# START OF Data excerpt

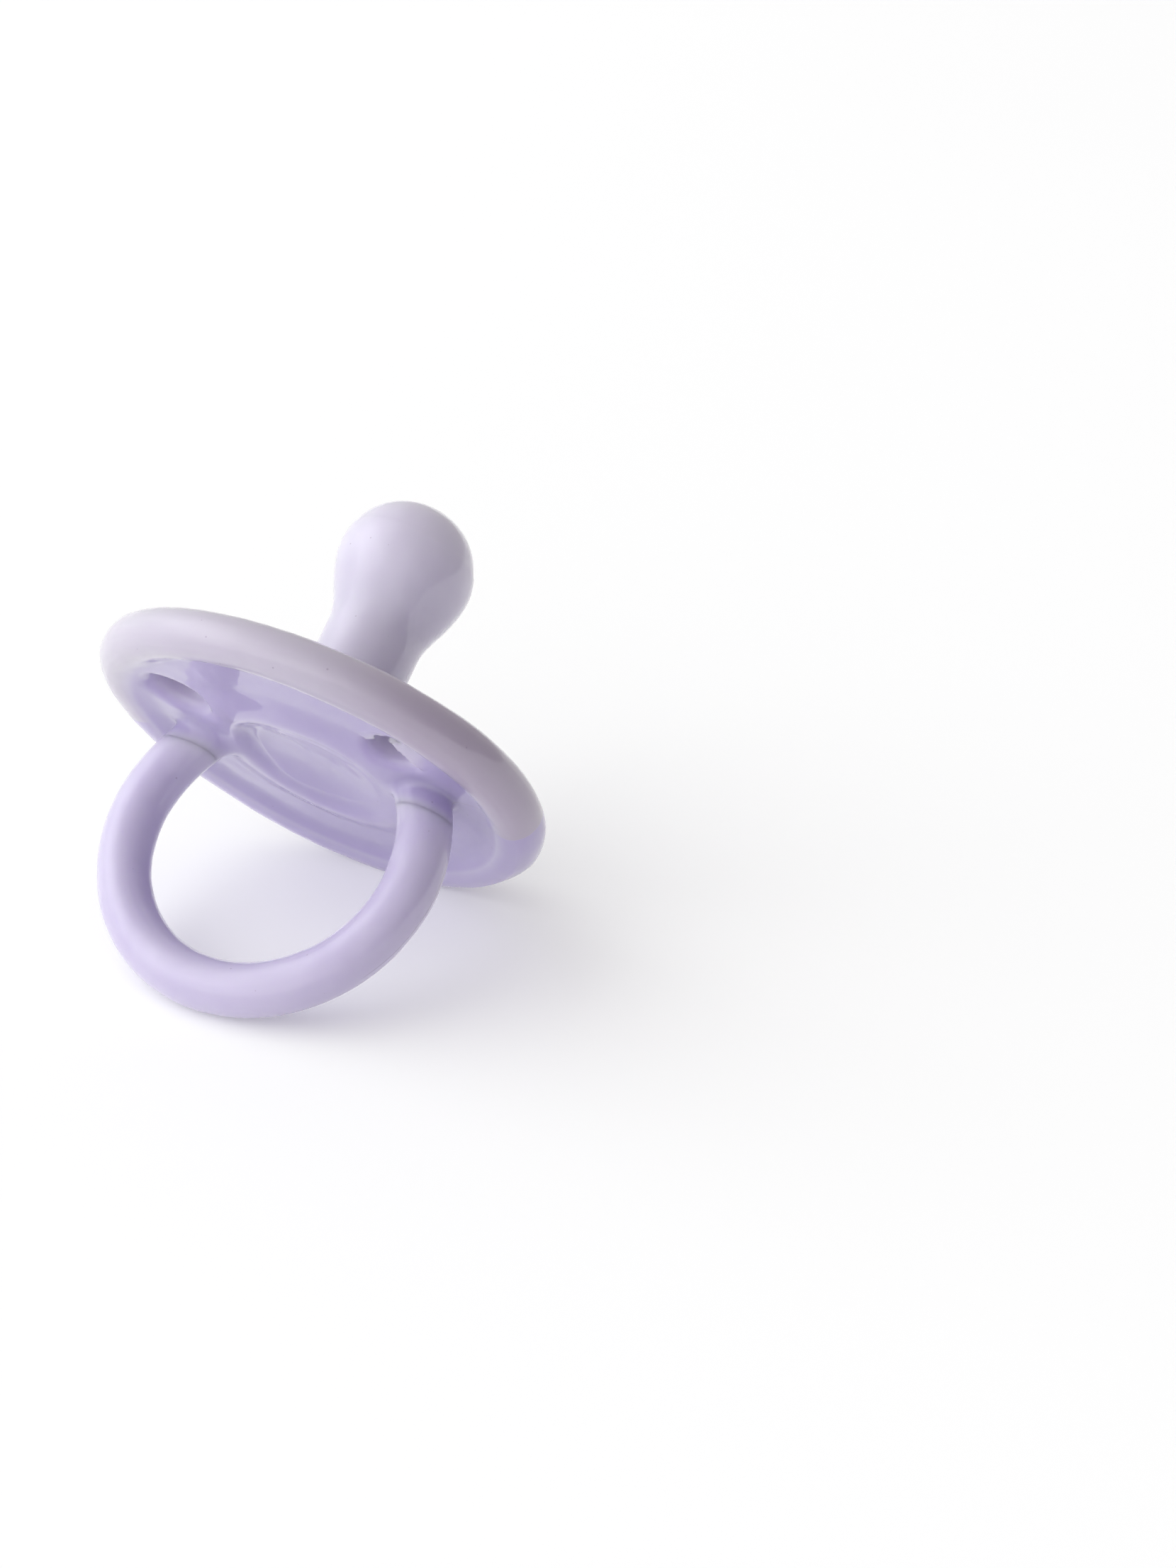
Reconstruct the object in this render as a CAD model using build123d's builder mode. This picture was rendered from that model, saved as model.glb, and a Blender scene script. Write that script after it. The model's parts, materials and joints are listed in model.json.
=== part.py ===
# Round soother of moulded rubber: a bulb teat, a shallow dished shield with a thick round rim,
# and a ring handle whose two feet run into the shield.
#
# The soother stands on a level surface as it comes to rest by itself: on the far end of its ring
# and on the lowest point of its rim. +Z is up, +X runs through the ring's two feet, and +Y is the
# way the teat leans. The origin is on the surface, under the middle of the bounding box.
#
# Every piece is drawn on the soother's own seat plane. Its Z axis is the teat's axis, and its
# origin is the middle of the rim. The teat side is +Z of that plane, and the ring is on the -Z side.
from build123d import *
from math import asin, atan2, cos, hypot, sin, sqrt
import os

# Shield
SHIELD_DIAMETER = 45.0
RIM_THICKNESS = 4.7
PLATE_THICKNESS = 3.0
BOSS_DIAMETER = 27.0  # inside this the handle side of the plate swells towards the ring
BOSS_RISE = 1.0
RECESS_DIAMETER = 16.6  # shallow bowl sunk into the top of the boss
RECESS_DEPTH = 1.35
RECESS_WALL_RUN = 3.3  # how far the recess wall slopes in
VENT_DIAMETER = 5.5
VENT_X = 11.8
VENT_Y = -7.5

# Plug that closes the hole left by the teat's core
CORE_DIAMETER = 6.2
PLUG_HEAD_DIAMETER = 9.0
PLUG_HEAD_THICKNESS = 0.8
PLUG_STEM_LENGTH = 1.2

# Ring handle
RING_CENTRELINE_RADIUS = 14.8
RING_TUBE_DIAMETER = 5.06
RING_CENTRE_DROP = 9.95  # from the rim's mid-plane to the ring's centre
FOOT_END_DROP = 8.5  # where the bending foot ends and the ring proper begins
FOOT_FLARE = 0.7  # how far the foot spreads on the shield
RING_OVERRUN = 20  # degrees above level at which the swept ring ends, before its level cut
FOOT_LOW, FOOT_HIGH = -10, 50  # degrees between which a foot is swept, before its level cuts
RESTING_FLAT = 0.05  # depth of the flat that the soft rim and ring press into themselves where they rest

# Teat
BULB_DIAMETER = 13.3
BULB_CENTRE_HEIGHT = 19.6
BULB_WALL = 1.3
NECK_DIAMETER = 9.3
NECK_TOP_HEIGHT = 11.0  # where the bending neck ends and the bulb piece begins
NECK_ROOT_FILLET = 3.5
SHOULDER_RADIUS = 11.0  # concave curve between the neck and the bulb

# Worked-out sizes
rim_radius = RIM_THICKNESS / 2
rim_circle = SHIELD_DIAMETER / 2 - rim_radius
plate_half = PLATE_THICKNESS / 2
plate_edge = rim_circle - sqrt(rim_radius**2 - plate_half**2)
tube_radius = RING_TUBE_DIAMETER / 2
ring_reach = RING_CENTRE_DROP + RING_CENTRELINE_RADIUS
root_lean = asin((RING_CENTRE_DROP - plate_half) / RING_CENTRELINE_RADIUS)
root_stretch = 1 / cos(root_lean)  # the slanting tube meets the plate in an ellipse
bulb_radius = BULB_DIAMETER / 2
neck_radius = NECK_DIAMETER / 2
core_radius = CORE_DIAMETER / 2
plug_radius = PLUG_HEAD_DIAMETER / 2
recess_radius = RECESS_DIAMETER / 2
boss_radius = BOSS_DIAMETER / 2
boss_face = -plate_half - BOSS_RISE
recess_floor = boss_face + RECESS_DEPTH
plug_shelf = recess_floor + PLUG_HEAD_THICKNESS

# Resting attitude: the rim and the ring's far end both reach the surface, flattened a little there
lean = atan2(rim_circle, ring_reach) + asin((rim_radius - tube_radius) / hypot(rim_circle, ring_reach))
back_reach = ring_reach * cos(lean) + tube_radius
front_reach = BULB_CENTRE_HEIGHT * cos(lean) + bulb_radius
seat = Plane(
    origin=(0, (back_reach - front_reach) / 2, ring_reach * sin(lean) + tube_radius - RESTING_FLAT),
    x_dir=(1, 0, 0),
    z_dir=(0, cos(lean), sin(lean)),
)
# The profile plane holds the teat's axis and both feet: its X is the seat's X, its Y the teat axis
profile = Plane(origin=seat.origin, x_dir=seat.x_dir, z_dir=-seat.y_dir)
teat_axis = Axis(seat.origin, seat.z_dir)
handle_face = seat.offset(-plate_half)
foot_end = seat.offset(-FOOT_END_DROP)

os.makedirs("parts", exist_ok=True)


# Rim: a round bead, flat only where the plate joins it
with BuildPart() as rim_bead:
    with BuildSketch(profile):
        with Locations((rim_circle, 0)):
            Circle(rim_radius)
        with Locations((plate_edge, 0)):
            Rectangle(RIM_THICKNESS, RIM_THICKNESS, align=(Align.MIN, Align.CENTER), mode=Mode.INTERSECT)
    revolve(axis=teat_axis)
    split(bisect_by=Plane.XY, keep=Keep.TOP)

# Plate: a boss with a shallow recess in the middle of the handle side, the core hole and two vents
with BuildPart() as shield_dish:
    with BuildSketch(profile):
        with BuildLine():
            Polyline(
                (core_radius, plate_half),
                (plate_edge, plate_half),
                (plate_edge, -plate_half),
                (boss_radius, -plate_half),
                (recess_radius, boss_face),
                (recess_radius - RECESS_WALL_RUN, recess_floor),
                (plug_radius, recess_floor),
                (plug_radius, plug_shelf),
                (core_radius, plug_shelf),
                close=True,
            )
        make_face()
    revolve(axis=teat_axis)
    with BuildSketch(seat):
        with Locations((-VENT_X, VENT_Y), (VENT_X, VENT_Y)):
            Circle(VENT_DIAMETER / 2)
    extrude(amount=PLATE_THICKNESS, both=True, mode=Mode.SUBTRACT)

# Plug: a flush head on a short stem
with BuildPart() as core_plug:
    with BuildSketch(profile):
        with BuildLine():
            Polyline(
                (0, recess_floor),
                (plug_radius, recess_floor),
                (plug_radius, plug_shelf),
                (core_radius, plug_shelf),
                (core_radius, plug_shelf + PLUG_STEM_LENGTH),
                (0, plug_shelf + PLUG_STEM_LENGTH),
                close=True,
            )
        make_face()
    revolve(axis=teat_axis)

# Ring handle: an open ring that stops where its feet begin
with BuildPart() as handle_ring:
    with BuildLine(profile):
        ring_path = CenterArc(
            (0, -RING_CENTRE_DROP), RING_CENTRELINE_RADIUS, 180 - RING_OVERRUN, 180 + 2 * RING_OVERRUN
        )
    with BuildSketch(Plane(origin=ring_path @ 0, z_dir=ring_path % 0)):
        Circle(tube_radius)
    sweep(path=ring_path)
    split(bisect_by=foot_end, keep=Keep.BOTTOM)
    split(bisect_by=Plane.XY, keep=Keep.TOP)


def ring_foot(first_angle):
    """The end of the ring between its bend line and the plate, with its root spread over the boss."""
    with BuildPart() as foot:
        with BuildLine(profile):
            foot_path = CenterArc(
                (0, -RING_CENTRE_DROP), RING_CENTRELINE_RADIUS, first_angle, FOOT_HIGH - FOOT_LOW
            )
        with BuildSketch(Plane(origin=foot_path @ 0, z_dir=foot_path % 0)):
            Circle(tube_radius)
        sweep(path=foot_path)
        split(bisect_by=handle_face, keep=Keep.BOTTOM)
        split(bisect_by=foot_end, keep=Keep.TOP)
        root = foot.faces().sort_by(Axis(seat.origin, seat.z_dir))[-1]
        root_plane = handle_face.move(Location(root.center() - handle_face.origin))
        with BuildSketch(root_plane):
            Ellipse(root_stretch * tube_radius + FOOT_FLARE, tube_radius + FOOT_FLARE)
        with BuildSketch(root_plane.offset(-FOOT_FLARE)):
            Ellipse(root_stretch * tube_radius, tube_radius)
        loft()
        add(shield_dish.part, mode=Mode.SUBTRACT)
    return foot


ring_foot_right = ring_foot(FOOT_LOW)
ring_foot_left = ring_foot(180 - FOOT_HIGH)

# Neck: hollow, with a wide root on the teat side of the plate
with BuildPart() as teat_neck:
    with BuildSketch(profile):
        with BuildLine():
            root_corner = (neck_radius + NECK_ROOT_FILLET, plate_half)
            root_top = (neck_radius, plate_half + NECK_ROOT_FILLET)
            Line((core_radius, plate_half), root_corner)
            RadiusArc(root_corner, root_top, NECK_ROOT_FILLET)
            Polyline(
                root_top,
                (neck_radius, NECK_TOP_HEIGHT),
                (core_radius, NECK_TOP_HEIGHT),
                (core_radius, plate_half),
            )
        make_face()
    revolve(axis=teat_axis)

# Bulb: a round shell on a concave shoulder, open into the neck
with BuildPart() as teat_bulb:
    shoulder_rise = sqrt((bulb_radius + SHOULDER_RADIUS) ** 2 - (neck_radius + SHOULDER_RADIUS) ** 2)
    shoulder_start = BULB_CENTRE_HEIGHT - shoulder_rise
    share = bulb_radius / (bulb_radius + SHOULDER_RADIUS)
    bulb_start = ((neck_radius + SHOULDER_RADIUS) * share, BULB_CENTRE_HEIGHT - shoulder_rise * share)
    bulb_tip = (0, BULB_CENTRE_HEIGHT + bulb_radius)
    cavity_radius = bulb_radius - BULB_WALL
    cavity_start = BULB_CENTRE_HEIGHT - sqrt(cavity_radius**2 - core_radius**2)
    with BuildSketch(profile):
        with BuildLine():
            Polyline(
                (core_radius, NECK_TOP_HEIGHT),
                (neck_radius, NECK_TOP_HEIGHT),
                (neck_radius, shoulder_start),
            )
            RadiusArc((neck_radius, shoulder_start), bulb_start, -SHOULDER_RADIUS)
            ThreePointArc(bulb_start, (bulb_radius, BULB_CENTRE_HEIGHT), bulb_tip)
            Line(bulb_tip, (0, bulb_tip[1] - BULB_WALL))
            ThreePointArc(
                (0, bulb_tip[1] - BULB_WALL),
                (cavity_radius, BULB_CENTRE_HEIGHT),
                (core_radius, cavity_start),
            )
            Line((core_radius, cavity_start), (core_radius, NECK_TOP_HEIGHT))
        make_face()
    revolve(axis=teat_axis)


pieces = {
    "rim_bead": rim_bead,
    "shield_dish": shield_dish,
    "core_plug": core_plug,
    "handle_ring": handle_ring,
    "ring_foot_left": ring_foot_left,
    "ring_foot_right": ring_foot_right,
    "teat_neck": teat_neck,
    "teat_bulb": teat_bulb,
}
for name, piece in pieces.items():
    piece.part.label = name
    export_step(piece.part, f"parts/{name}.step")
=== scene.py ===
# Round soother of moulded natural rubber, resting on its ring and its rim on a pale floor.
#
# Every shape is drawn in millimetres in the soother's own seat frame, as the CAD model is: its
# origin is the middle of the rim, +Z points along the teat, +X runs through the ring's two feet,
# and the ring is on the -Z side. Each moulded body is a distance function, meshed where it is zero.
import itertools
import json
import math

import bpy
import numpy as np
from mathutils import Matrix, Vector


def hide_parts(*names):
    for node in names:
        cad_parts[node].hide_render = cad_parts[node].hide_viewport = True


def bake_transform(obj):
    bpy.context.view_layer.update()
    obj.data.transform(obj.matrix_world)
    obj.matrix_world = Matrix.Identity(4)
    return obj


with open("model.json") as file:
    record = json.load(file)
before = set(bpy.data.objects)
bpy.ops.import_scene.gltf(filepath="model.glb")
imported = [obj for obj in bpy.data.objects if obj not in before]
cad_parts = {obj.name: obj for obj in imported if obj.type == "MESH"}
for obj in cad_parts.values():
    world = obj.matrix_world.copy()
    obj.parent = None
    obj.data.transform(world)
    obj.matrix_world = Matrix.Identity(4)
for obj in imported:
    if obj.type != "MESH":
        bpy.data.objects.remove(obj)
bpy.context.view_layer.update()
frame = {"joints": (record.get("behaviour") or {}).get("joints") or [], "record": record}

mounts = {mount["name"]: mount for mount in frame["record"]["mounts"]}
joints = {joint["name"]: joint for joint in frame["joints"]}

MM = 0.001

# Seat frame
RING_HINGE_DROP = 5.0  # the ring bends about a line this far below the rim's mid-plane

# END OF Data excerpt

* [What you need to do] Retype precisely, and only, the span of lines that opens at the line containing "Line(bulb_tip, (0, bulb_tip[1]" and closes at the line containing "joint for joint", both inclusive.

* [Complete output]
            Line(bulb_tip, (0, bulb_tip[1] - BULB_WALL))
            ThreePointArc(
                (0, bulb_tip[1] - BULB_WALL),
                (cavity_radius, BULB_CENTRE_HEIGHT),
                (core_radius, cavity_start),
            )
            Line((core_radius, cavity_start), (core_radius, NECK_TOP_HEIGHT))
        make_face()
    revolve(axis=teat_axis)


pieces = {
    "rim_bead": rim_bead,
    "shield_dish": shield_dish,
    "core_plug": core_plug,
    "handle_ring": handle_ring,
    "ring_foot_left": ring_foot_left,
    "ring_foot_right": ring_foot_right,
    "teat_neck": teat_neck,
    "teat_bulb": teat_bulb,
}
for name, piece in pieces.items():
    piece.part.label = name
    export_step(piece.part, f"parts/{name}.step")
=== scene.py ===
# Round soother of moulded natural rubber, resting on its ring and its rim on a pale floor.
#
# Every shape is drawn in millimetres in the soother's own seat frame, as the CAD model is: its
# origin is the middle of the rim, +Z points along the teat, +X runs through the ring's two feet,
# and the ring is on the -Z side. Each moulded body is a distance function, meshed where it is zero.
import itertools
import json
import math

import bpy
import numpy as np
from mathutils import Matrix, Vector


def hide_parts(*names):
    for node in names:
        cad_parts[node].hide_render = cad_parts[node].hide_viewport = True


def bake_transform(obj):
    bpy.context.view_layer.update()
    obj.data.transform(obj.matrix_world)
    obj.matrix_world = Matrix.Identity(4)
    return obj


with open("model.json") as file:
    record = json.load(file)
before = set(bpy.data.objects)
bpy.ops.import_scene.gltf(filepath="model.glb")
imported = [obj for obj in bpy.data.objects if obj not in before]
cad_parts = {obj.name: obj for obj in imported if obj.type == "MESH"}
for obj in cad_parts.values():
    world = obj.matrix_world.copy()
    obj.parent = None
    obj.data.transform(world)
    obj.matrix_world = Matrix.Identity(4)
for obj in imported:
    if obj.type != "MESH":
        bpy.data.objects.remove(obj)
bpy.context.view_layer.update()
frame = {"joints": (record.get("behaviour") or {}).get("joints") or [], "record": record}

mounts = {mount["name"]: mount for mount in frame["record"]["mounts"]}
joints = {joint["name"]: joint for joint in frame["joints"]}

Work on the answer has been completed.